My idea is to predict in image space. Motion of each pixel is predicted using history of its motion and information about the user head motion obtained from the head tracker. Assuming correspondence problem is solved for successive frames and optical flow can be computed, the technique attempts to improve the apparent frame rate.
It is worthwhile to compare this technique with other current methods. The first set of methods reduce latency by image warping. In immersive system [McMillan95] precompute correspondences manually and then allow 6-DOF for the user by first reading users view and then image warping to achieve higher frame rate. [Mark96] avoid frame by frame correspondence by maintaining Z-buffer values. Regan and Pose [Regan94], and Talisman [Torborg96] both attempt to render part of the frame separately. Although all these system reduce the delay between user motion and frame update, all assume that rendering time is a much smaller part of the total latency (where latency is the sum of delay between finding user location and time required to present the image to the user). The question is, can we compute image for the next instant even before we find out where the user is going to be ?
In the second set of methods, the latency of the tracker system is reduced by predicting the user motion. [Welch96][Azuma95].
The two, image warping and prediction have not been used simultaneously. Part of the reason is prediction is usually done in user space and the image warping is obviously done in image space. To combine the two, prediction in image space and warping around the predicted points, is exactly the goal of this project.
Input to the system : frames of pretty images, head tracker data
till time (i-1)
Output : frame for i'th frame
The intended system will work in the following way.
All three parts of the system appear to be computationally intensive. Correspondence and optical flow computation is known to be a non-trivial problem. Using hundreds of Kalman filters to predict screen position of each feature in next frame is also likely to slow down the operation. Image warping is a per-pixel operation is very expensive.
However, we can use various ideas to break down these parts into more manageable subparts. I used OpenGL on SGI to implement all three parts.
Optical Flow
Image warping
They approximate the shift rather than interpolating it. Almost all need a well defined mesh or grid of control points to start with.

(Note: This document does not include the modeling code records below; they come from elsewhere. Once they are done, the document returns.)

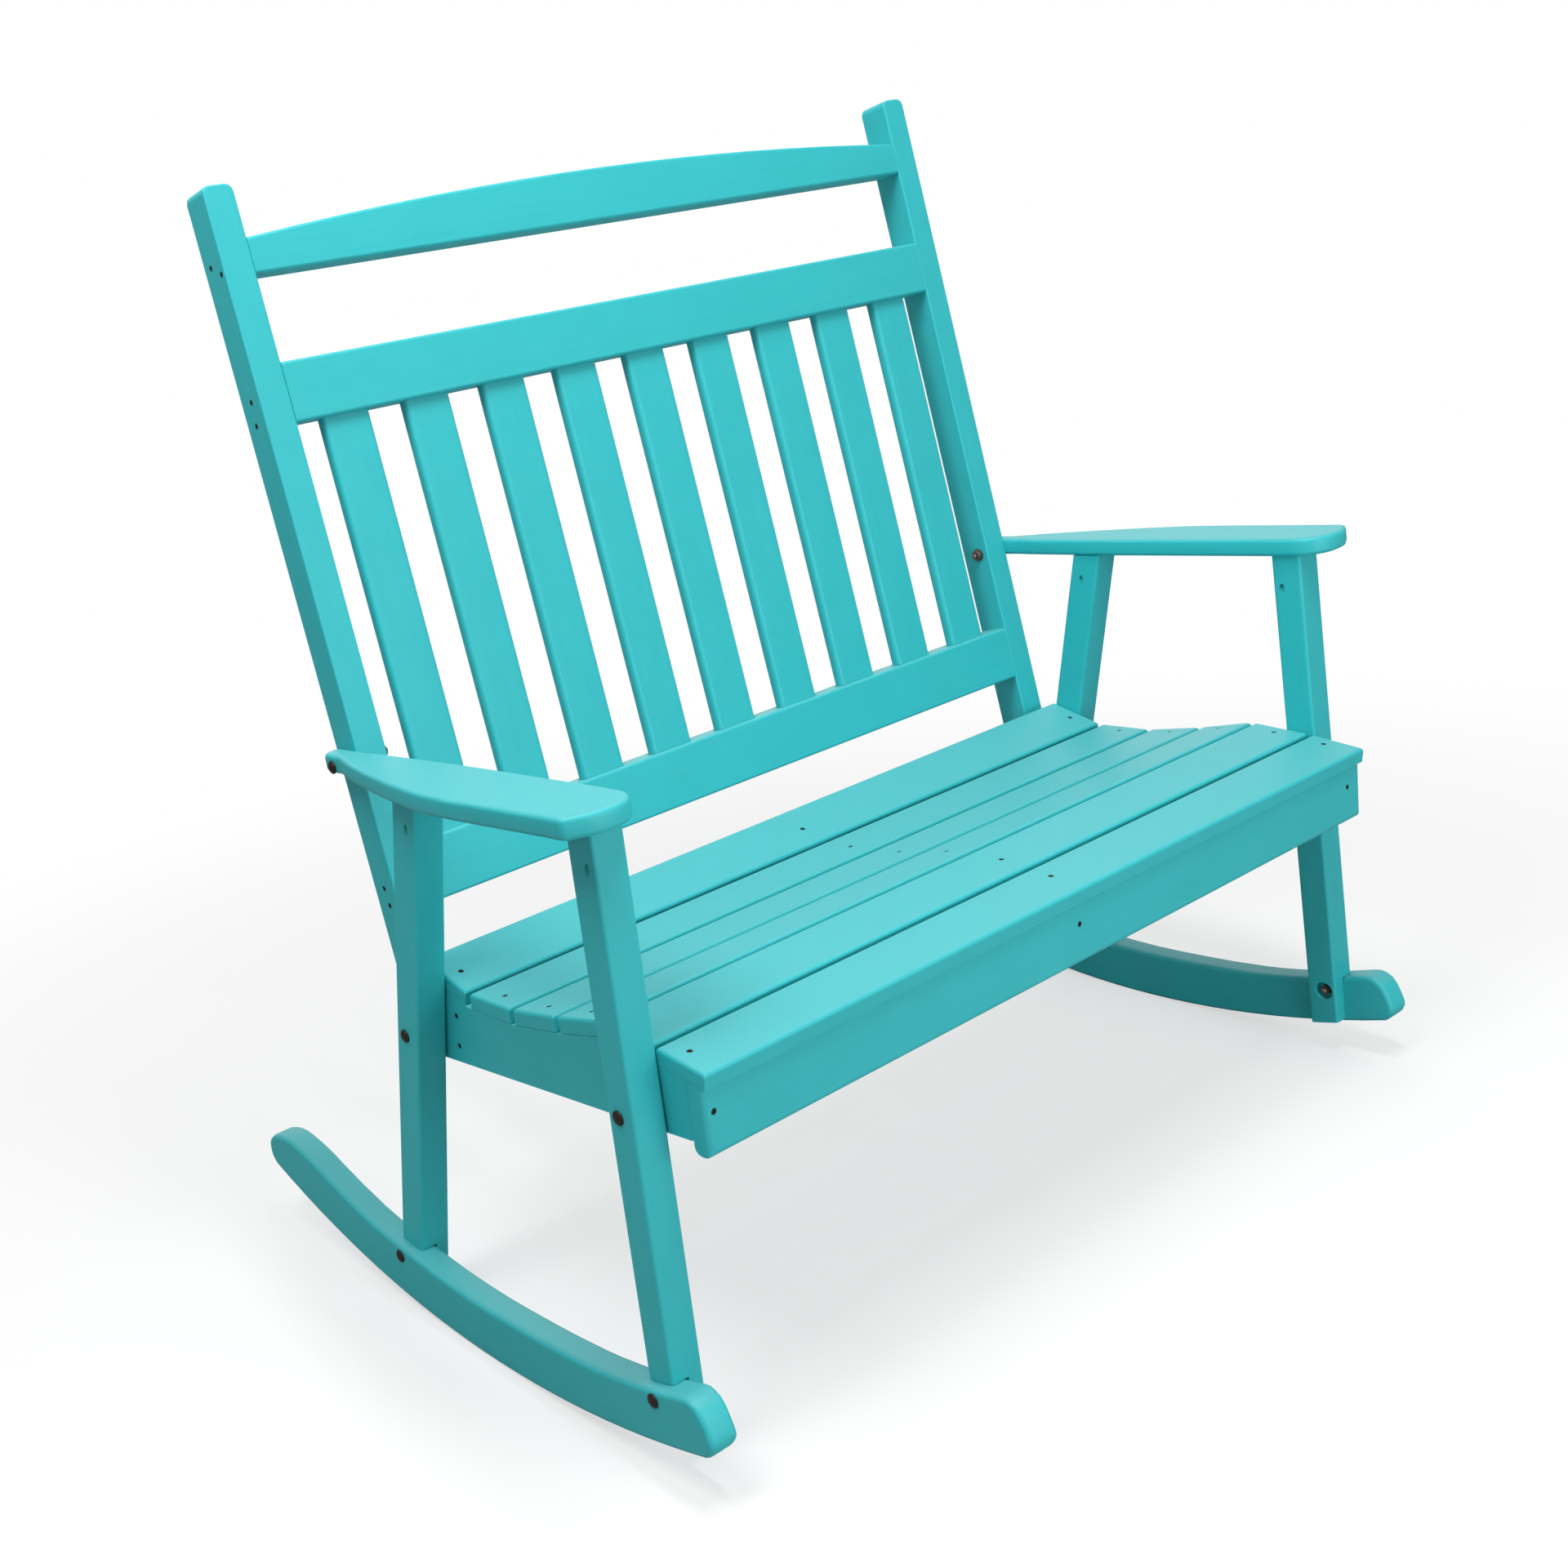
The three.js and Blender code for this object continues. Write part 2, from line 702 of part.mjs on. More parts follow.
function postGeometry() {
  const outline = roundedOutline(
    [[postInnerX, -postLength], [legInnerX, -postLength], [legInnerX, 0], [postInnerX, 0]],
    [0, 0, postCornerRound, postCornerRound],
  );
  return subtractAll(backBoard(outline, postDepth, 0, postRound), [holeFor('arm_bolt')]);
}

function sideRailGeometry() {
  const foot = postFrontY(railBottomHeight(seatRearY));
  const rail = boardAlongX(bearerOutline(foot + cutOverrun, railFrontY), railInnerX, legInnerX);
  const behind = postTopHeight;
  const postSpace = [
    new THREE.Vector2(postFrontY(0) - faceGap, 0),
    new THREE.Vector2(postFrontY(0) + behind, 0),
    new THREE.Vector2(postFrontY(behind) + behind, behind),
    new THREE.Vector2(postFrontY(behind) - faceGap, behind),
  ];
  const cutters = [boardAlongX(postSpace, railInnerX - cutOverrun, legInnerX + cutOverrun)];
  cutters.push(holeFor('rail_bolt_rear'), holeFor('rail_bolt_front'));
  return subtractAll(rail, cutters);
}

// Pieces across the bench

// The top rail is drawn longer than it is and cut square between the posts, so its long edges stay round
function crestGeometry() {
  const beyond = 1 + cutOverrun / postInnerX;
  const points = [
    new THREE.Vector2(-beyond * postInnerX, -crestBottomDrop),
    new THREE.Vector2(beyond * postInnerX, -crestBottomDrop),
  ];
  for (let step = 0; step <= crestSteps; step += 1) {
    const across = beyond * (1 - 2 * step / crestSteps);
    const drop = crestMiddleDrop + (crestEndDrop - crestMiddleDrop) * across * across;
    points.push(new THREE.Vector2(across * postInnerX, -drop));
  }
  const board = backBoard(points, backRailThickness, 0, boardRound);
  const height = 2 * postTopHeight + cutOverrun;
  const between = new THREE.BoxGeometry(2 * postInnerX, height, height);
  return toGeometry(toManifold(board).intersect(toManifold(between)));
}

function backRailGeometry(drop, width, slatSide) {
  const half = backRailThickness / 2;
  const profile = roundedOutline(
    [[-half, -half], [half, -half], [half, width - half], [-half, width - half]],
    [boardRound, boardRound, boardRound, boardRound],
  );
  const rail = extrudeOutline(profile, 2 * postInnerX, 0);
  rail.applyMatrix4(new THREE.Matrix4().makeBasis(
    new THREE.Vector3(0, 0, 1),
    new THREE.Vector3(0, 1, 0),
    new THREE.Vector3(-1, 0, 0),
  ));
  rail.translate(postInnerX, half - drop - width, -half);
  const edge = slatSide > 0 ? -drop : -drop - width;
  const pockets = [];
  for (const centre of backSlatCentres()) {
    const pocket = new THREE.BoxGeometry(
      backSlatWidth + 2 * faceGap,
      2 * (slatTenon + faceGap),
      backSlatThickness + 2 * faceGap,
    );
    pocket.translate(centre, edge, -backSlatSetback - backSlatThickness / 2);
    pockets.push(pocket);
  }
  return subtractAll(rail, pockets).applyMatrix4(backFrame());
}

function backSlatCentres() {
  const middle = (backSlatCount - 1) / 2;
  return Array.from({ length: backSlatCount }, (_, index) => (index - middle) * backSlatPitch);
}

function backSlatGeometry(centre) {
  const top = slatTenon - upperRailDrop - upperRailWidth;
  const bottom = -slatTenon - lowerRailDrop;
  const half = backSlatWidth / 2;
  const profile = roundedOutline(
    [[-half, -backSlatThickness], [half, -backSlatThickness], [half, 0], [-half, 0]],
    [backSlatRound, backSlatRound, backSlatRound, backSlatRound],
  );
  const slat = extrudeOutline(profile, top - bottom, 0);
  slat.applyMatrix4(new THREE.Matrix4().makeBasis(
    new THREE.Vector3(1, 0, 0),
    new THREE.Vector3(0, 0, 1),
    new THREE.Vector3(0, -1, 0),
  ));
  slat.translate(centre, top, -backSlatSetback);
  return slat.applyMatrix4(backFrame());
}

function centreSupportGeometry() {
  const outline = bearerOutline(crossBoardFrontY, railFrontY);
  return boardAlongX(outline, -supportWidth / 2, supportWidth / 2);
}

function crossBoardGeometry() {
  const corners = [
    [crossBoardRearY, bearingHeight(crossBoardRearY)],
    [crossBoardFrontY, bearingHeight(crossBoardFrontY)],
    [crossBoardFrontY, railBottomHeight(crossBoardFrontY) + crossBoardRise],
    [crossBoardRearY, railBottomHeight(crossBoardRearY) + crossBoardRise],
  ];
  return boardAlongX(roundedOutline(corners, [0, 0, railRound, railRound]), -railInnerX, railInnerX);
}

// The apron: its upright front corners are rounded
function apronGeometry() {
  const corners = [
    [apronRearY, bearingHeight(apronRearY)],
    [apronFrontY, bearingHeight(apronFrontY)],
    [apronFrontY, apronBottom],
    [apronRearY, apronBottom],
  ];
  const side = roundedOutline(corners, [0, 0, apronRound, apronRound]);
  const board = boardAlongX(side, -legInnerX - cutOverrun, legInnerX + cutOverrun);
  const plan = roundedOutline(
    [
      [-legInnerX, apronFrontY], [legInnerX, apronFrontY],
      [legInnerX, apronRearY + cutOverrun], [-legInnerX, apronRearY + cutOverrun],
    ],
    [apronEndRound, apronEndRound, 0, 0],
  );
  return toGeometry(toManifold(board).intersect(toManifold(extrudeOutline(plan, seatHeight, 0))));
}

// The bench as named meshes

const bench = new THREE.Group();
const rockerReachY = new THREE.Box2().setFromPoints(rockerOutline());
bench.position.y = -rockerReachY.getCenter(new THREE.Vector2()).x;

function addPiece(name, geometry, material = boards) {
  const mesh = new THREE.Mesh(geometry, material);
  mesh.name = name;
  bench.add(mesh);
}

function addPair(name, geometry, material = boards) {
  addPiece(`${name}_right`, geometry, material);
  addPiece(`${name}_left`, mirrored(geometry), material);
}

addPair('rocker', rockerGeometry());
const frontLegBolts = ['rocker_bolt_front', 'rail_bolt_front'];
const rearLegBolts = ['rocker_bolt_rear', 'rail_bolt_rear'];
addPair('front_leg', legGeometry(frontLegFootY, frontLegAngle, frontLegDepth, frontLegBolts));
addPair('rear_leg', legGeometry(rearLegFootY, rearLegAngle, rearLegDepth, rearLegBolts));
addPair('armrest', armGeometry());
addPair('back_post', postGeometry());
addPair('seat_side_rail', sideRailGeometry());
addPiece('seat_center_support', centreSupportGeometry());
addPiece('seat_rear_board', crossBoardGeometry());
addPiece('front_apron', apronGeometry());
for (const index of slatIndexes) {
  addPiece(`seat_slat_${index + 1}`, seatSlatGeometry(index));
}
addPiece('crest_rail', crestGeometry());
addPiece('upper_back_rail', backRailGeometry(upperRailDrop, upperRailWidth, -1));
addPiece('lower_back_rail', backRailGeometry(lowerRailDrop, lowerRailWidth, 1));
backSlatCentres().forEach((centre, index) => {
  addPiece(`back_slat_${index + 1}`, backSlatGeometry(centre));
});
for (const [name, place] of Object.entries(boltPlaces)) {
  addPair(name, boltGeometry(place), fasteners);
  addPair(name.replace('bolt', 'nut'), nutGeometry(place), fasteners);
}

export default bench;
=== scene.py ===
"""A rocking bench of turquoise plastic lumber on curved rockers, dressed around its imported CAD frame.

Metres, +Z up, +X along the bench, the front faces -Y. The floor is at Z = 0.
"""

import math

import bmesh
import bpy
from mathutils import Matrix, Vector
from mathutils.bvhtree import BVHTree


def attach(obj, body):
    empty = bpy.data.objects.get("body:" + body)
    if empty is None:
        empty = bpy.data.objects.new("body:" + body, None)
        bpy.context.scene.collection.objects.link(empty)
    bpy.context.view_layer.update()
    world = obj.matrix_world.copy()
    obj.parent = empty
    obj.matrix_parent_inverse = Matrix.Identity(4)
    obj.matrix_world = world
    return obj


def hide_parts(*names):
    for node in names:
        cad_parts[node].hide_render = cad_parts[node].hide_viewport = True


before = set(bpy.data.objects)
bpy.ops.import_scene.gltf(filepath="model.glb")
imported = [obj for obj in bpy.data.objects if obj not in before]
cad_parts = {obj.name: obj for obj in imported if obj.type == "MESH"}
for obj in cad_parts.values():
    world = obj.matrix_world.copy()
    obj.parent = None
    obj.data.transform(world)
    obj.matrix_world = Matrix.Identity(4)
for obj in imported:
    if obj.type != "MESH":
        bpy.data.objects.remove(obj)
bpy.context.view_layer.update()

BODY = "root"
MM = 0.001

# Eased edges of the finished boards, and of the bolts and nuts
EDGE_RADIUS = 0.8 * MM
STEEL_EDGE_RADIUS = 0.35 * MM
EDGE_STEPS = 2
SHARP_ANGLE = math.radians(50)
SCREW_SHARP_ANGLE = math.radians(30)
SAME_PLANE = math.radians(0.4)
WELD = 0.01 * MM

# The directions in which the boards were extruded
BACK_ANGLE = math.radians(10.69)
REAR_LEG_ANGLE = math.radians(-13.3)
ALONG = Vector((1, 0, 0))
FORE_AND_AFT = Vector((0, 1, 0))
UP_THE_BACK = Vector((0, math.sin(BACK_ANGLE), math.cos(BACK_ANGLE)))
UP_THE_REAR_LEG = Vector((0, math.sin(REAR_LEG_ANGLE), math.cos(REAR_LEG_ANGLE)))
UPRIGHT = Vector((0, 0, 1))
BOARD_RUNS = {
    "rocker": FORE_AND_AFT,
    "front_leg": UPRIGHT,
    "rear_leg": UP_THE_REAR_LEG,
    "armrest": FORE_AND_AFT,
    "back_post": UP_THE_BACK,
    "seat_side_rail": FORE_AND_AFT,
    "seat_center_support": FORE_AND_AFT,
    "seat_rear_board": ALONG,
    "front_apron": ALONG,
    "seat_slat": ALONG,
    "crest_rail": ALONG,
    "upper_back_rail": ALONG,
    "lower_back_rail": ALONG,
    "back_slat": UP_THE_BACK,
}

# From one board to the next, the step in the pattern of streaks, so that no two boards match
PATTERN_STEP = 0.731
# How much of a bolt's end is left bare, from its tip
BARE_END = 12 * MM

# Screws: their heads sit in countersunk holes
SCREW_HEAD = 6.8 * MM
SCREW_HEAD_HEIGHT = 1.4 * MM
SCREW_TOP_SHARE = 0.8
SCREW_SIDES = 20
SCREW_RECESS = 2.3 * MM
SCREW_RECESS_DEPTH = 0.9 * MM
SCREW_SINK = 0.5 * MM
HOLE_MOUTH = 7.6 * MM
HOLE_FLOOR = 7.0 * MM
HOLE_DEPTH = 3.1 * MM
HOLE_OVERRUN = 0.5 * MM
HOLE_SIDES = 24

# Where the screws are, in mm: read off the photograph, or following from it where it hides them. Each is
# found on its board by a line that starts well outside: above the seat, ahead of the apron, or beside the
# bench.
ABOVE_SEAT = 600
AHEAD_OF_APRON = -700
BESIDE_BENCH = 800
SEAT_SCREW_ROWS = [10.6, -67.6, -144.6, -216.3, -294.2, -359.2]
SEAT_SCREW_COLUMNS = [-504.5, 0, 504.5]
APRON_SCREW_HEIGHT = 374.5
APRON_SCREW_COLUMNS = [-512, 0, 498]
RAIL_SCREWS = [(4.9, 365.1), (8.7, 329.3)]
# Down from the top of the post along its front face, and back from that face
POST_SCREWS = [
    (78.6, 27.6), (90.0, 8.4), (222.7, 20.3), (247.5, 22.9), (757.4, 22.2), (776.8, 20.0),
]
POST_TOP = Vector((0, 228.7, 1235.8)) * MM

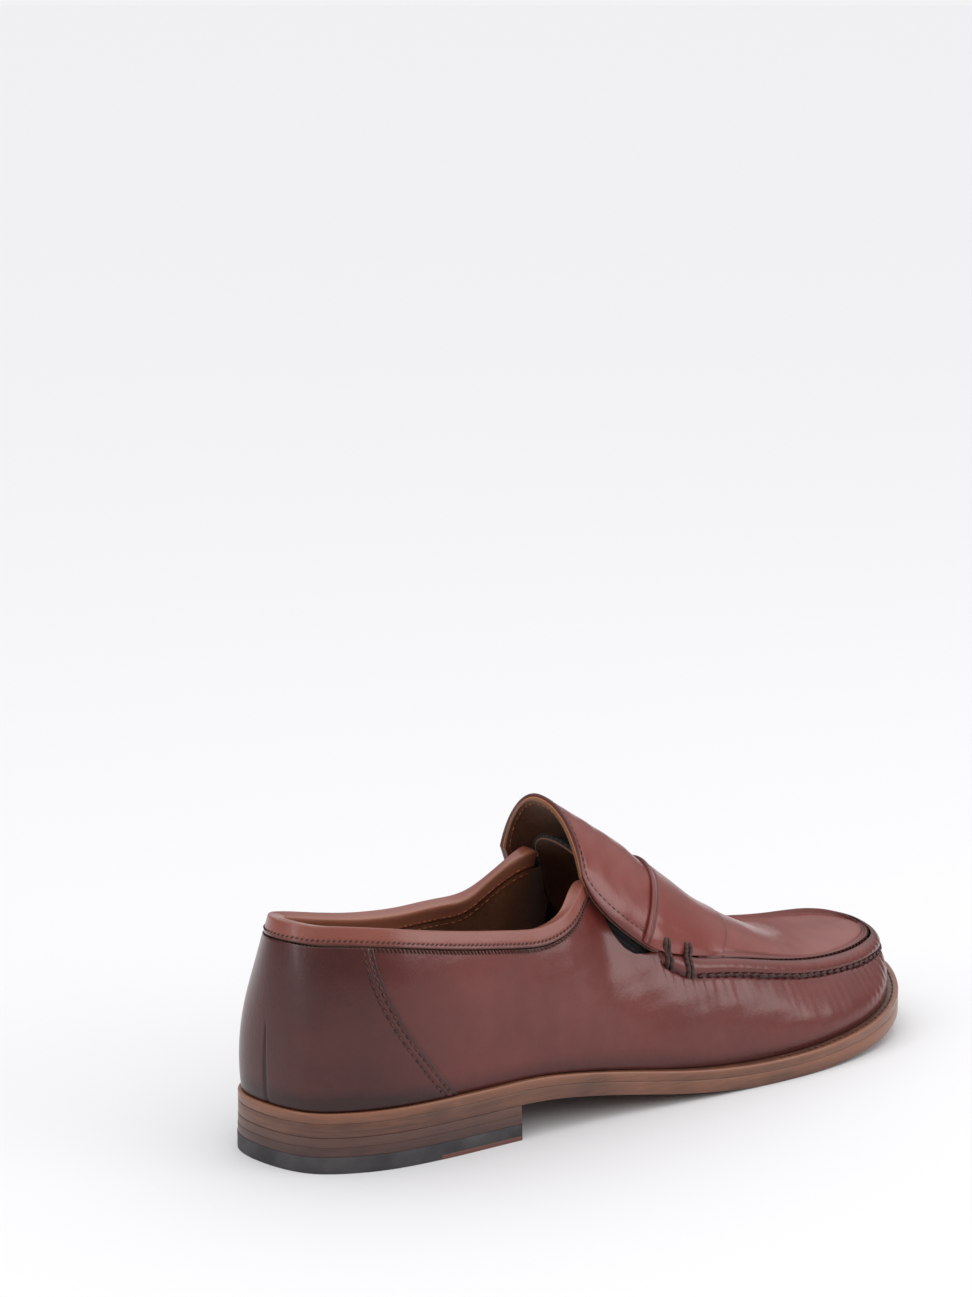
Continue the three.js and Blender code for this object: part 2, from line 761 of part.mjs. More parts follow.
const strapFront = (side) => 7.6 - 0.9 * side ** 2;
add("saddle_strap", "upper", instepSheet({
  face: instepFace,
  start: strapBack,
  end: strapFront,
  reach: (row) => lerp(1, 0.9, smoothstep(row, 4.5, 5.4)),
  depth: -(strapThickness + strapLift),
  thickness: strapThickness,
}));
add("elastic_gore", "gore", instepSheet({
  face: goreFace,
  start: () => 0,
  end: () => goreRows.length - 1,
  thickness: goreThickness,
  along: 4,
}));

// Threads: the apron seam, and the lashing that holds each end of the strap.
const seamHeight = 0.86;
const seamPath = range(50).map((f) =>
  wall(lerp(seamStart + 0.35, stationCount - seamStart - 0.35, f), seamHeight, -threadRadius - fitGap),
);
add("apron_thread", "thread", thread(seamPath, threadRadius, 5, 60));
function lashing(centre, direction) {
  const spacing = 0.17;
  const low = 0.8;
  const high = 0.95;
  const passes = range(lashingWraps - 1).flatMap((f, i) => {
    const station = centre + direction * (f * (lashingWraps - 1) - (lashingWraps - 1) / 2) * spacing;
    const ends = i % 2 ? [high, low] : [low, high];
    const stand = -lashingRadius - fitGap;
    return range(3).map((g) => wall(station, lerp(ends[0], ends[1], g), stand));
  });
  return thread(passes, lashingRadius, 6, 36);
}
const lashingStation = 10.15;
add("lashing_outer", "thread", lashing(lashingStation, 1));
add("lashing_inner", "thread", lashing(stationCount - lashingStation, -1));

export default loafer;
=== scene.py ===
# A burnished calf penny loafer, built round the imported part, in metres: +X to the toe, +Y to the
# inner side, +Z up. Shapes are worked out in millimetres and carried to metres as each mesh is made.
import math

import bmesh
import bpy
import numpy as np
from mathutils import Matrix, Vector


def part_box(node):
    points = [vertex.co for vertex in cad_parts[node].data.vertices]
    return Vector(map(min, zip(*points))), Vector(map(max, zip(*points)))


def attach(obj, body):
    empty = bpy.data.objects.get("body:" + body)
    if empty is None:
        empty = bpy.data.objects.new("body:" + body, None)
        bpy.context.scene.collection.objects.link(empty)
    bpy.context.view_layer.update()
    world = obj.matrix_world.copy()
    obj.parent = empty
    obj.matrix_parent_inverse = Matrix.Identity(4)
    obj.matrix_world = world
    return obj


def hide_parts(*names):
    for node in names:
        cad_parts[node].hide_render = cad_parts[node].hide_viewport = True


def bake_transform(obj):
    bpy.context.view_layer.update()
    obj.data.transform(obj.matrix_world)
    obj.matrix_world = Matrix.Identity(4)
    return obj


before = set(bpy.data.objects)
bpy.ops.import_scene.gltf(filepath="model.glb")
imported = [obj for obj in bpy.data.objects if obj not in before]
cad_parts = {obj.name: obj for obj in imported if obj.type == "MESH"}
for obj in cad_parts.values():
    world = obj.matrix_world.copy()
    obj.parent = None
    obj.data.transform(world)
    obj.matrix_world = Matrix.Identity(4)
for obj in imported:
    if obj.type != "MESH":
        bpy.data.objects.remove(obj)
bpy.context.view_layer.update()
bpy.ops.object.select_all(action="DESELECT")
mm = 0.001

# the shoe's form, the same curves as the part's source
shoe = {
    "length": 300, "width": 103, "board": 2.5,
    "heelHeight": 12.8, "heelLength": 84.8, "ballPlace": 203, "toeSpring": 11.8,
    "outsole": 5, "welt": 3.5, "gap": 0.3,
    "upper": 1.8, "layerGap": 0.5,
    "heelFeather": 2, "toeFeather": 4.5,
    "collarEnd": 8.1,
}
# sole edge x, y; top edge x, y, height above the sole; how far the wall swells low down and high up
stations = [
    [0, 3, 6, 0, 65.9, 3, 4],
    [4.5, -15, 11, -13, 65.4, 3, 5],
    [15, -25.5, 19, -21.5, 65.4, 4, 6],
    [33, -33, 33, -28.5, 63.7, 5, 7],
    [58, -36.5, 56, -32, 59.4, 4, 7],
    [82, -38, 80, -33, 55.4, 3, 6],
    [104, -39.7, 99, -32.3, 53.8, 2, 6],
    [122, -41.5, 116, -29, 60.2, 2, 6],
    [138, -43.5, 130, -21.5, 68, 2, 6],
    [152, -45.7, 143, -26, 59.4, 2, 6],
    [168, -47.8, 163, -33, 43, 2, 6],
    [190, -50.2, 186, -35, 38.7, 2, 6],
    [214, -51.9, 212, -35, 33.4, 2, 6],
    [238, -50.8, 236, -32, 27.7, 2, 6],
    [262, -45.5, 258, -27.5, 23.2, 1.5, 5],
    [282, -33.5, 275, -21.5, 20.1, 1, 4],
    [295, -17, 287, -13, 17.9, 1, 3.5],
    [300, -1, 291.5, -1, 18.1, 1, 3.5],
    [296, 18, 288.5, 9, 20.3, 1, 3.5],
    [284, 33, 279, 18, 23.2, 1, 4],
    [264, 44.5, 262, 25.5, 25.5, 1.5, 5],
    [240, 50.4, 239, 31, 29.9, 2, 6],
    [215, 50.8, 214, 35.5, 34.6, 2, 6],
    [190, 47.8, 188, 37, 39.3, 2, 6],
    [168, 43.3, 165, 35.5, 43.2, 2, 6],
    [152, 40.2, 145, 27, 59.7, 2, 6],
    [138, 37.8, 129, 14, 73, 2, 6],
    [122, 35.6, 115, 24.5, 56.8, 2, 6],
    [104, 34.6, 100, 29, 50.9, 2, 6],
    [82, 34.5, 80, 28.5, 50.4, 3, 6],
    [58, 35, 56, 25.5, 53.4, 4, 7],
    [36, 35, 35, 20.5, 58.4, 5, 7],
    [17, 30.5, 19, 17, 62.4, 4, 6],
    [3, 20.5, 11, 11, 64.4, 3, 5],
]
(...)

A close examination of the situation at hand however suggests us that any "smoothing" evaluators are not desired. Say, control points are located at the corners of a projected polygon. If the control points move we want the points inside the polygon to move in a affine way. Similarly one should not introduce unnecessary control points in the image with zero displacement. This is usually done to complete a mesh.
Moreover, we cannot afford a program that works on each pixel to implement this warp.
The best solution with the given hardware I found was texture warping. Given a set of control points S1 in image 1 that are displaced to S2 in image 2, the image is warped as follows :
Thus a single Image 1 is fragmented into multiple texture mapped triangles. The triangles sum upto Image 2. How to put these triangles together so that it appears as a single image ? One easy solution is to render them planar on a rectangle which is visible face on in the view. However, the difficult part is how to treat this set texture mapped triangles as one unified texture for the next iteration.
I used the idea of reading pixels directly from frame buffer and assigning it to texture memory. This is a two pass algorithm, First the segmented triangles are rendered in frame buffer and displayed. In the second step, the framebuffer is read into texture memory and considered as texture for next operations. This a slightly slow process. But since it is done in hardware, it is expected to be much faster than per-pixel software solution. Note that is is a linear transformation achieved by translation, scaling(including shear) and rotation which is exactly what is achieved by texture mapping. (although without considering the perspective distortion.)
Kalman Filter
This is a main part of this project. However due to lack of time I managed to implement only a linear model in which acceleration is considered white Gaussian noise. A Kalman filter is assigned to each pre-determined feature point. A simple program can identify all the corners and areas of high intensity changes in the 3D world. 2D mappings of these features are considered again features or control points in screen space. The program I have written can finitely many feature points to start with. For the time being I consider identification of feature points and assignment of Kalman filters a static process. As I develop this system further, I will consider dynamic inclusion and exclusion of feature points.
The other important part missing from my implementation is use of tracker data to tune the Kalman filter. Note that even a simple linear Kalman filter is better than estimator based on inertia because Kalman filter computes the best guess for velocity, it is truly the most optimal filter [Brown]
How to introduce the tracker data in the filter update process is actually the most exciting part of the project. It is not very obvious how input from a 6DOF tracker can unambiguously influence motion of feature points. However, with the newly developed SCAAT (Single constraint at a time [Welch96]) system is suitable for such underdetermined systems. For example, a use motion to the left suggests a motion to the right for every control point. But a user motion to the from does not really tell us how control points will be displaced (since it is depended on z-values). I hope to improve the system during the next month.